Estimating groundwater recharge: A review

Since the mid-1980s there has been a relative explosion of recharge studies for (semi-)arid regions reported in the scientific literature. It is therefore relevant to assess what we now know and to offer additional guidance to water resource development practitioners. This paper identifies recurring recharge evaluation 'problems' and reviews some recent advances in estimation techniques. The determination of recharge fluxes in (semi-)arid regions remains fraught with uncertainty. Multiple tracer approaches appear to offer the best potential for reliable results in local studies which require 'at-point' information, though investigations in the Botswana Kalahari indicate that these are not straightforward. In the areas targeted, preferential flow contributes on average similar to 50% of the estimated total recharge, with values as high as 70%similar to 90%. Tracer results (e.g. Cl-, H-3) must therefore be interpreted with care in areas with multimodal flow in the vadose zone. Tritium is influenced by vapour transport when flux rates decrease below 10mm/a and accurate estimation of total chloride deposition is essential.
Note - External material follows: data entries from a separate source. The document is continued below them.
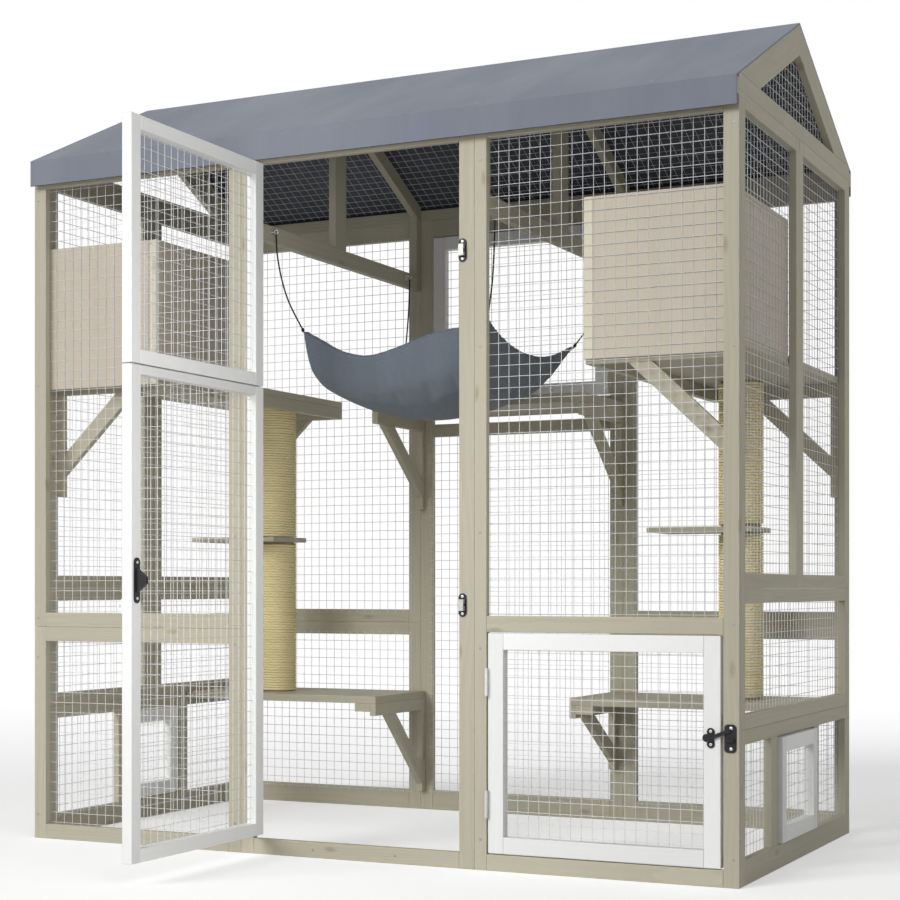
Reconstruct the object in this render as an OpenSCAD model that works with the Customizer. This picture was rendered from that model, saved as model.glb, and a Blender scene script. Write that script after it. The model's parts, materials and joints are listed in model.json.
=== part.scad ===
// Walk-in outdoor cat enclosure: timber frames with welded wire, a gable roof, a two-leaf door,
// hatches, platforms, cubbies, sisal posts and a hanging hammock. Millimetres, +Z up.
// The origin lies under the front sill, midway along it and midway through its thickness.

/* [Body] */
// Width over the side walls
body_w = 1850; // [1750:10:2000]
// Depth over the front and back walls
body_d = 985; // [960:5:1100]
// Height of the wall frames
wall_h = 1690; // [1680:5:1740]
// Height of the ridge over the floor
ridge_h = 1966; // [1940:2:2040]
// Width of the middle bay, seam to seam
middle_bay_w = 617; // [600:1:660]
// Thickness of the wall boards
frame_t = 18; // [16:0.5:20]

/* [Wall boards] */
// Width of the corner stiles
corner_w = 35; // [30:1:38]
// Width of the stile that carries the door hinges
hinge_post_w = 35; // [30:1:38]
// Width of the stile that carries the door keepers
latch_post_w = 38; // [34:1:40]
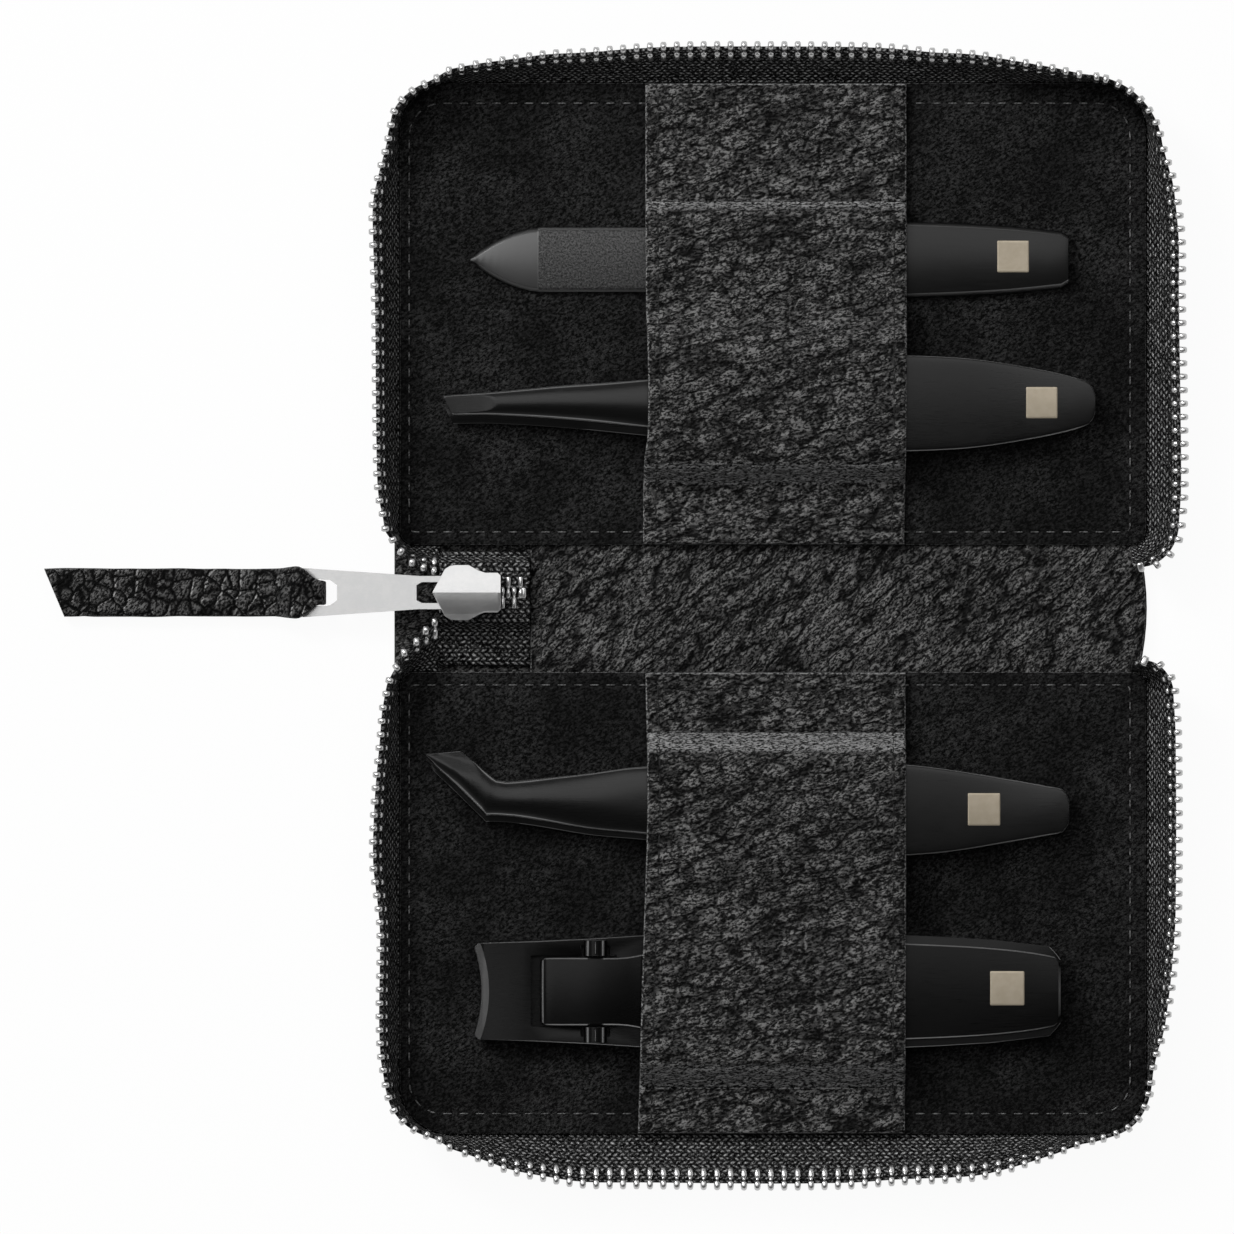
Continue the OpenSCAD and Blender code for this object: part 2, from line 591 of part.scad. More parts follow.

The Botswana studies also indicate that long-term average areal recharge rate derived from the He-4 method has the same order of magnitude as values obtained by chloride mass balance, groundwater flow- and hydrochemical-/isotope modelling. The frequently studied issues of localized recharge and spatial variability need not be a problem if concern is with regional estimates. The key for practitioners is the project objective; this will dictate whether multiple 'at-point' or area-/groundwater-based estimation methods are appropriate. Many indirect (wadi) recharge studies reported in the literature are site specific; the relationship between 'at point' hydraulic properties and reach transmission losses demands further investigation.